GENEVA — The World Health Organization expressed doubt on Monday about achieving important United Nations benchmarks in battling Ebola, saying the year-end goals of isolating and treating all patients and safely burying all the dead would be major challenges.

However, the W.H.O. said, significant progress has been made in reversing the upward trajectory of Ebola cases in many places across the three West African countries ravaged by the disease.

Among the biggest challenges now, the agency’s top official for the Ebola response said, is to track down every person potentially exposed. To do this, the organization plans to nearly double the number of its experts on the ground to assist 20,000 community health workers.

“To get to zero you have to find every case,” the official, Bruce Aylward, assistant director general for emergencies, told reporters at a briefing here.

The geography of Ebola has shifted, further complicating the efforts to eradicate it: For instance, in Guinea, Ebola is now thought to be in nearly twice as many districts as it was just two months ago, when the United Nations established a new mission to coordinate the international response.
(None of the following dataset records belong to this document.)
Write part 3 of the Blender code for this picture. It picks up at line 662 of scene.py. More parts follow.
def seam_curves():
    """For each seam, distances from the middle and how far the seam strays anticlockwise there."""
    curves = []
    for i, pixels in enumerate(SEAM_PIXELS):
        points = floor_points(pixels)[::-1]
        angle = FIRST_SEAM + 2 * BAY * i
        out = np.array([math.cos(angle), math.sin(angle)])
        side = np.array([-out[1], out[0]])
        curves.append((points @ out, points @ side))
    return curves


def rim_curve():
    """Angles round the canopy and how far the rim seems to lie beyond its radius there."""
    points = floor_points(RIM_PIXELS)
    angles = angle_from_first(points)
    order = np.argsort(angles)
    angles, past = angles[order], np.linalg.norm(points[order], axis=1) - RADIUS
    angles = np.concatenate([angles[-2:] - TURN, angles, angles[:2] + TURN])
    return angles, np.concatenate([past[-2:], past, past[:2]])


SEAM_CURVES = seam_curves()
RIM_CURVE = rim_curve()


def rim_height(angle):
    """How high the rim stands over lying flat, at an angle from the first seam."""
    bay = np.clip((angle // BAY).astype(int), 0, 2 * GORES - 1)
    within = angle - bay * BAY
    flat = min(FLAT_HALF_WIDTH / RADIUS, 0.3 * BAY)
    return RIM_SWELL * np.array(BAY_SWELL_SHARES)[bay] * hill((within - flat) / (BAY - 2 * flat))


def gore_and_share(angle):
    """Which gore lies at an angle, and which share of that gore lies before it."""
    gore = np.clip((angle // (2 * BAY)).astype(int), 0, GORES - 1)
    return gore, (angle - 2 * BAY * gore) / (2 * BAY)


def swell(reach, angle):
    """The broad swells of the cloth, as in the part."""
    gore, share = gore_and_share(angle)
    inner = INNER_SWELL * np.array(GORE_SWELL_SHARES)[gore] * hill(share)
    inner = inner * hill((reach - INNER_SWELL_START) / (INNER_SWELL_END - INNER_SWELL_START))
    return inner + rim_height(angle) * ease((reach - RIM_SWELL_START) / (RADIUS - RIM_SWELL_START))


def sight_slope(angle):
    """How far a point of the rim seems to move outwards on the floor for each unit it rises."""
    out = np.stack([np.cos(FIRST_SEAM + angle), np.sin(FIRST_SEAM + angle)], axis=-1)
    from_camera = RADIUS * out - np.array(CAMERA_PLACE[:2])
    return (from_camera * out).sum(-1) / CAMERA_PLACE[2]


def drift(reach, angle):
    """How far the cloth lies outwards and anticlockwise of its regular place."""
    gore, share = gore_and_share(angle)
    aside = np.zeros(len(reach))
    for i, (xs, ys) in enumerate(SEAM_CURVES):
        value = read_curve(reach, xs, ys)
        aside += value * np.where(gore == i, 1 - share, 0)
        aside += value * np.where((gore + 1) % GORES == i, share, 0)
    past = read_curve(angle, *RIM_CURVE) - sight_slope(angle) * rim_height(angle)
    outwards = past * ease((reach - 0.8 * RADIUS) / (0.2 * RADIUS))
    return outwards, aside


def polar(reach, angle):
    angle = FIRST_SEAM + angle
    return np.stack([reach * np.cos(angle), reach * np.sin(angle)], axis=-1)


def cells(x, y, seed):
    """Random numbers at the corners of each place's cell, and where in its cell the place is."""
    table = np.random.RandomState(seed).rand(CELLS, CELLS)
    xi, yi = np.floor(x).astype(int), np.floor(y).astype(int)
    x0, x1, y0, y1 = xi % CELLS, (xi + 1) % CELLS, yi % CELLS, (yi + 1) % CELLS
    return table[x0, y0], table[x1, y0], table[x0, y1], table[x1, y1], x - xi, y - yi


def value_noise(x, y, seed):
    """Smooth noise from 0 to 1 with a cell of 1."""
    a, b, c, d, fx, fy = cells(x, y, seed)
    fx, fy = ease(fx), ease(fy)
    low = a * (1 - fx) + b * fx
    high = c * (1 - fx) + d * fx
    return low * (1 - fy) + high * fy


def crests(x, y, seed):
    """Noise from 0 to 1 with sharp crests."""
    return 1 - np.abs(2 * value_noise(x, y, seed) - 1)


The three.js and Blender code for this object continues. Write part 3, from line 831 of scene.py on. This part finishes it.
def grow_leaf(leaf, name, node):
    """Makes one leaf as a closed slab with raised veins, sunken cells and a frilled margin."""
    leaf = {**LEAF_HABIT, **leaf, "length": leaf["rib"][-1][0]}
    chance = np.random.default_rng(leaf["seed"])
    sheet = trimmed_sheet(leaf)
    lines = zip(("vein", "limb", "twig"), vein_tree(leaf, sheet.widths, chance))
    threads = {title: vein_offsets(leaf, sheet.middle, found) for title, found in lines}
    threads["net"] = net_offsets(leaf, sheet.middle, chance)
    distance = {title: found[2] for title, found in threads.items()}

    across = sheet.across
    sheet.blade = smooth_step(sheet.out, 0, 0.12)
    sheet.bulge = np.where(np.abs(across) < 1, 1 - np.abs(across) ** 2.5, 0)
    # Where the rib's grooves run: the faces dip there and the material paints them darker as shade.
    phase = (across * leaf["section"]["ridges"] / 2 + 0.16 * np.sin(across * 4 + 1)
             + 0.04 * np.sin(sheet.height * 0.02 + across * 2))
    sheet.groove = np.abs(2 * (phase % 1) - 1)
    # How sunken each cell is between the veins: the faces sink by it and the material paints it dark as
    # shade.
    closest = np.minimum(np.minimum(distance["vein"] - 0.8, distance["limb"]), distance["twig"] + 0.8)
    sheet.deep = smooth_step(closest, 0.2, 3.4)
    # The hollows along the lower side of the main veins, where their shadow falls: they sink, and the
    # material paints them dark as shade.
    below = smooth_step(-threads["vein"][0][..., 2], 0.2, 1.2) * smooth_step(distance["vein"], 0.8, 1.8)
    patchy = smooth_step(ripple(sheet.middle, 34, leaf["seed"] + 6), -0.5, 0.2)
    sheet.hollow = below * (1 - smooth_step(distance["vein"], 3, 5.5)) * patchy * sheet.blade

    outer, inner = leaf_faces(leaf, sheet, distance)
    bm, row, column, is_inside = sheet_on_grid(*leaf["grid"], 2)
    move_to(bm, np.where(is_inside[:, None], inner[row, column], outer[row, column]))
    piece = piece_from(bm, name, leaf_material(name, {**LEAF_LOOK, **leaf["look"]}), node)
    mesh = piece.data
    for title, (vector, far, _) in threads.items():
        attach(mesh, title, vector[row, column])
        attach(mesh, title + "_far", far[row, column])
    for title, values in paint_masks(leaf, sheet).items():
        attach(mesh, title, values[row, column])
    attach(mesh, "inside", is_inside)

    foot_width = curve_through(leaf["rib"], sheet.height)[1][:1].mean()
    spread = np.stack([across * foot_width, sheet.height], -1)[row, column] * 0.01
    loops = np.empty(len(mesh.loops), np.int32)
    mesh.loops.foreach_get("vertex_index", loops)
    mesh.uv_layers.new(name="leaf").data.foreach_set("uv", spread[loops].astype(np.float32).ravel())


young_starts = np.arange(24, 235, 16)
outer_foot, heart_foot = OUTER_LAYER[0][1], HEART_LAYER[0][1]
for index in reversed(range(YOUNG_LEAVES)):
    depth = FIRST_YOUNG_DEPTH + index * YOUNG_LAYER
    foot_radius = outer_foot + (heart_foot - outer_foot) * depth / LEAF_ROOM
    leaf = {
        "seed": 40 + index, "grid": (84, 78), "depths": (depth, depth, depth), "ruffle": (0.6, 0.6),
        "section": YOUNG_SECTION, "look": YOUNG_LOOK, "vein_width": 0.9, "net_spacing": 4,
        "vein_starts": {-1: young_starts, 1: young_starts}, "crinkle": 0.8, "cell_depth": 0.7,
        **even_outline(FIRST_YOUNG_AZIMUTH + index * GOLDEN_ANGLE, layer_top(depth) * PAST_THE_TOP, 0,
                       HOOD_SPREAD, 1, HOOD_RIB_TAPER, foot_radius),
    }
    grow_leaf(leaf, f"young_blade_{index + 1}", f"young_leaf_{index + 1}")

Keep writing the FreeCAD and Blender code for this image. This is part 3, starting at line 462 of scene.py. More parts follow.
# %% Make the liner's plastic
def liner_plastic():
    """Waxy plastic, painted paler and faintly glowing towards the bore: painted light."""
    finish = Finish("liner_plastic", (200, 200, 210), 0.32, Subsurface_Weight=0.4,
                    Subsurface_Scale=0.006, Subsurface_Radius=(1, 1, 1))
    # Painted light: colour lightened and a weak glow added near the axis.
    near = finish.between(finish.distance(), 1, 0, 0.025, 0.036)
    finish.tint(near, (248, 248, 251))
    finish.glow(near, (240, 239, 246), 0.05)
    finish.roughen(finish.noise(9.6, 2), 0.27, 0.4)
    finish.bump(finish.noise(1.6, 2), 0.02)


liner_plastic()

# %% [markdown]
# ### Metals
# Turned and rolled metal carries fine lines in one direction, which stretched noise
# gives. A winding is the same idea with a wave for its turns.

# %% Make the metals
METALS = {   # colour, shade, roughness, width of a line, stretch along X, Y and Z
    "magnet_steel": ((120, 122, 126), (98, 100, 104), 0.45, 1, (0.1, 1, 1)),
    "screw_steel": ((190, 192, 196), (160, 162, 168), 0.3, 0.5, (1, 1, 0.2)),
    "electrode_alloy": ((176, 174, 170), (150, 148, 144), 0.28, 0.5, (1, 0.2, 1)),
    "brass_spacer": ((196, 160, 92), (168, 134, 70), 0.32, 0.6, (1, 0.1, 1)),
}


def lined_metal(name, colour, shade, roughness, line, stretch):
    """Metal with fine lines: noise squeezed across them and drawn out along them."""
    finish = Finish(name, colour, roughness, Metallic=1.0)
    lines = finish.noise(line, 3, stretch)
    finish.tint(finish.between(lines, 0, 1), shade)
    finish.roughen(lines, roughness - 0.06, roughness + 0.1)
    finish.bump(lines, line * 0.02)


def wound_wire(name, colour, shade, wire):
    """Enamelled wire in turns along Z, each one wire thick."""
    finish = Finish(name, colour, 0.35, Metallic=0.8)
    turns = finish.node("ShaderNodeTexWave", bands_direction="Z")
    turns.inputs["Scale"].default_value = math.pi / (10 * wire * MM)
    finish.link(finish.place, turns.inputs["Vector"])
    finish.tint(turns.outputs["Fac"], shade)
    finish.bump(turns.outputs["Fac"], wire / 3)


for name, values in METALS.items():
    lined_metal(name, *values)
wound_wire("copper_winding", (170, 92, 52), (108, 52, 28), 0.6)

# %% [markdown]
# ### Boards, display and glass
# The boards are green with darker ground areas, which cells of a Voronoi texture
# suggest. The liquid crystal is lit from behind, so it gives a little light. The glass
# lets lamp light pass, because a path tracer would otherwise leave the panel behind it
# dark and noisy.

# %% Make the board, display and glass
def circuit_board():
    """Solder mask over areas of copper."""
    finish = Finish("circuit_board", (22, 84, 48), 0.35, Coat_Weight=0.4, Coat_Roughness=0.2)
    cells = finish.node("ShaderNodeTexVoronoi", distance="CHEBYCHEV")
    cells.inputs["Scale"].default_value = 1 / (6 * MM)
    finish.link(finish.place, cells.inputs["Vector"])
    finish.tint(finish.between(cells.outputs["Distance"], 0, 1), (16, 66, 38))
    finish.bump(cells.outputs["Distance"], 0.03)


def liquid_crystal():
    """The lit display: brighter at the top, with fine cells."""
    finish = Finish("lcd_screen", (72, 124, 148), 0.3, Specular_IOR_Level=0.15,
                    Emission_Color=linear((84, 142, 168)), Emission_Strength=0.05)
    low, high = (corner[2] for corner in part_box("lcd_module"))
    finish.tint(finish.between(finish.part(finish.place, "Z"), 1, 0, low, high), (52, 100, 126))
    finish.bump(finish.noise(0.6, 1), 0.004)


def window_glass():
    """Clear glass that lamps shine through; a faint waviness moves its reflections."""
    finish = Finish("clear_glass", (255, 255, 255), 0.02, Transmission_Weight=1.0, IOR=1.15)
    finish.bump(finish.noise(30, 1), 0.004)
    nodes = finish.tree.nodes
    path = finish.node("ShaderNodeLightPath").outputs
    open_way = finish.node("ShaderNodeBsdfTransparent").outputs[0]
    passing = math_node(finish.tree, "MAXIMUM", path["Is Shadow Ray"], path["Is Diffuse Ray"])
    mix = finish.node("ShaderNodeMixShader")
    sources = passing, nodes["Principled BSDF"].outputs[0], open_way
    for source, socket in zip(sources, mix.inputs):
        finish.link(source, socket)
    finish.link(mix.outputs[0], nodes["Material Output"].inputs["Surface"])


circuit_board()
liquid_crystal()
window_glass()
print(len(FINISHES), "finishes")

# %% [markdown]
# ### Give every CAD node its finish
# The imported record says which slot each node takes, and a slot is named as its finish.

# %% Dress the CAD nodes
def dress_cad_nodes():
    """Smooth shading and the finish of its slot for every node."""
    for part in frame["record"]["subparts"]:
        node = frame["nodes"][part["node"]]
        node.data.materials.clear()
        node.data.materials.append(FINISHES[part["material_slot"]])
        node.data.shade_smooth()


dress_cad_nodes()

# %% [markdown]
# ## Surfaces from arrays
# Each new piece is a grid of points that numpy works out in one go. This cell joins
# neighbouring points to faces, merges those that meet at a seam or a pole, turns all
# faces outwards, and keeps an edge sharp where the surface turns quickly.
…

And in Sierra Leone, Ebola is ravaging the western part of the country, while only a handful of new cases are surfacing in previous hot spots.

“We need to move like a school of fish or a flock of birds,” said Dr. David Nabarro, the United Nations secretary general’s special envoy for the Ebola response, speaking by telephone from Monrovia, Liberia. “As the situation changes we all need to shift how we respond without a long lag period.”

Last week, the W.H.O. estimated, there were 1,100 new Ebola patients across the three countries most affected by the outbreak — Guinea, Liberia and Sierra Leone — slightly higher than the roughly 1,000 per week at the beginning of October.

But the number of new cases is not rising as fast as it was during the summer.

“We are no longer seeing exponential growth of this and in some areas we are seeing steep decline,” Dr. Aylward said.

How residents of the worst affected countries are burying their dead also has clearly changed, reflecting growing awareness that the corpses of Ebola victims are extremely infectious.

In all three countries, more than 70 percent of those known to have died from Ebola are buried safely — although, W.H.O. officials caution, there are certainly others who have not come to their attention. Sufficient numbers of safe-burial teams are now in place in the vast majority of areas, Dr. Aylward said. But he said a few unsafe burials could accelerate the contagion, sending the number of new cases skyrocketing again.

The reported death toll has so far reached nearly 6,000. The vast majority of deaths were in Guinea, Liberia and Sierra Leone. Ebola has most recently been reported in Mali, where six people have died.

As for meeting the United Nations’ interim treatment goal, Guinea and Liberia are believed to be treating more than 70 percent of known Ebola patients.

However, even as donors add treatment capacity, the virus is racing ahead in some places. And so, in Sierra Leone, the W.H.O. said it had not met the 70 percent treatment target set by the United Nations because Ebola is spreading fast in the west of the country, where sufficient treatment units have not yet opened. Even now, patients sometimes have to be transported over long distances and are dying in transit.

Dr. Aylward speculated that some Ebola victims were not coming forward over fears about the lack of treatment capacity near their homes.

The agency has found a significant survival advantage in early treatment: About 40 percent survive with the right care, compared to under 20 percent without.

The goal of treating all Ebola patients by the end of the year is crucial to ending transmission, but is unlikely to be met. “That’s a huge challenge,” Dr. Aylward said. “You may have to extend that out a bit.”

He said there was no room for optimism even though the caseload was no longer shooting up. “It’s about zero. We have got to get to zero.”

He added: “It all began with just one case.”

A funding shortfall also looms as a problem. Of the $1.55 billion the United Nations system needs to support its programs through next spring, only $920 million has come in.